In this blog, we'll discuss Apache Spark an in-depth exploration of the Distributed Data Processing Powerhouse
Introduction
Apache Spark is a fast, distributed processing engine used for big data and machine learning applications. It supports various high-level APIs in Java, Scala, Python, and R, making it one of the most versatile frameworks in the big data ecosystem. Designed to handle vast amounts of data, Spark's distributed architecture enables it to scale horizontally across many machines, processing large datasets in parallel, and delivering near-real-time analytics.
We will dive into the architecture, key features, and capabilities of Spark, along with exploring advanced topics like optimizations, its machine learning library, and integration with other tools.
The Evolution of Big Data Processing: From MapReduce to Spark
Before Spark, Hadoop's MapReduce dominated big data processing. MapReduce revolutionized data handling by allowing distributed processing across large clusters. However, it had limitations:
- Two-Stage Processing: MapReduce workflows involve a rigid map and reduce phase, which can be inefficient for iterative algorithms or tasks requiring multiple passes over data.
- Disk I/O Bottleneck: MapReduce writes intermediate results to disk, adding significant overhead in both time and storage.
- Spark addresses these limitations by offering in-memory computation, which speeds up workflows dramatically by reducing disk I/O. Spark’s Resilient Distributed Datasets (RDDs)
- allow it to persist data in memory across multiple stages of computation.

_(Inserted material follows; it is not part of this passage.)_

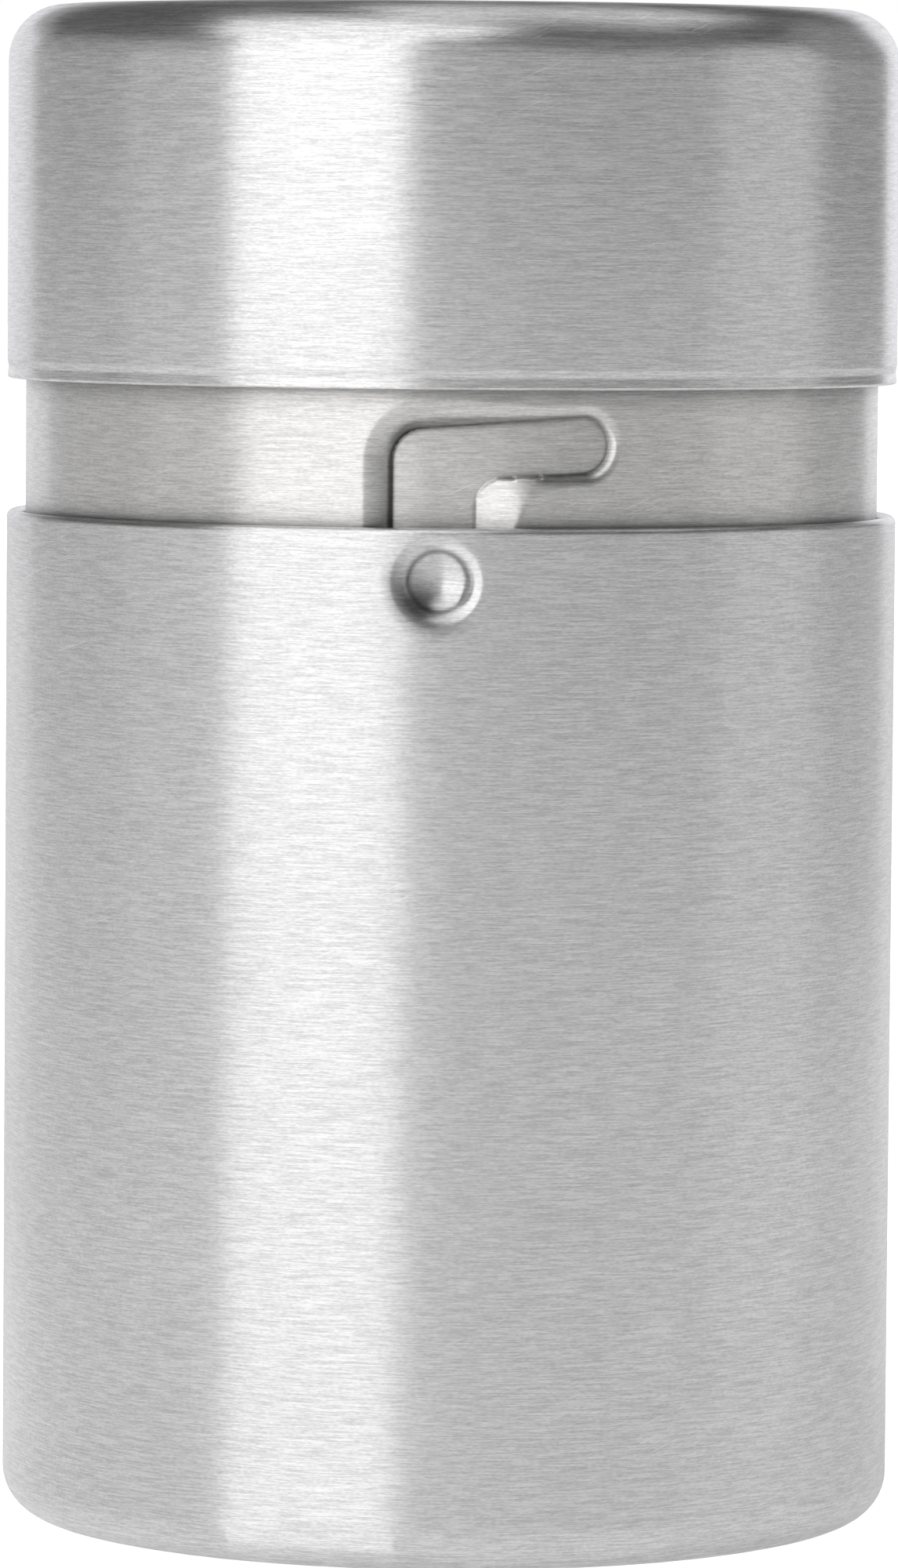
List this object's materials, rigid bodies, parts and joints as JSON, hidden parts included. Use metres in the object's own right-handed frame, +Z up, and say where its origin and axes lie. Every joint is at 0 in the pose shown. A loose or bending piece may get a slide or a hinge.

Key Features of Apache Spark
1. In-Memory Processing
Spark's hallmark feature is its ability to process data in-memory. Unlike Hadoop MapReduce, which writes data to disk between each processing step, Spark retains intermediate data in memory. This results in performance improvements, especially for iterative algorithms in machine learning and graph processing.
2. Unified Platform
Apache Spark is a multi-purpose, unified analytics engine that supports diverse workloads:
- Batch Processing: Handle massive datasets for analytical computations.
- Interactive Queries: Use SQL for querying data via SparkSQL.
- Stream Processing: Handle real-time data streams via Spark Streaming.
- Machine Learning: Leverage machine learning libraries (MLlib) for large-scale data science.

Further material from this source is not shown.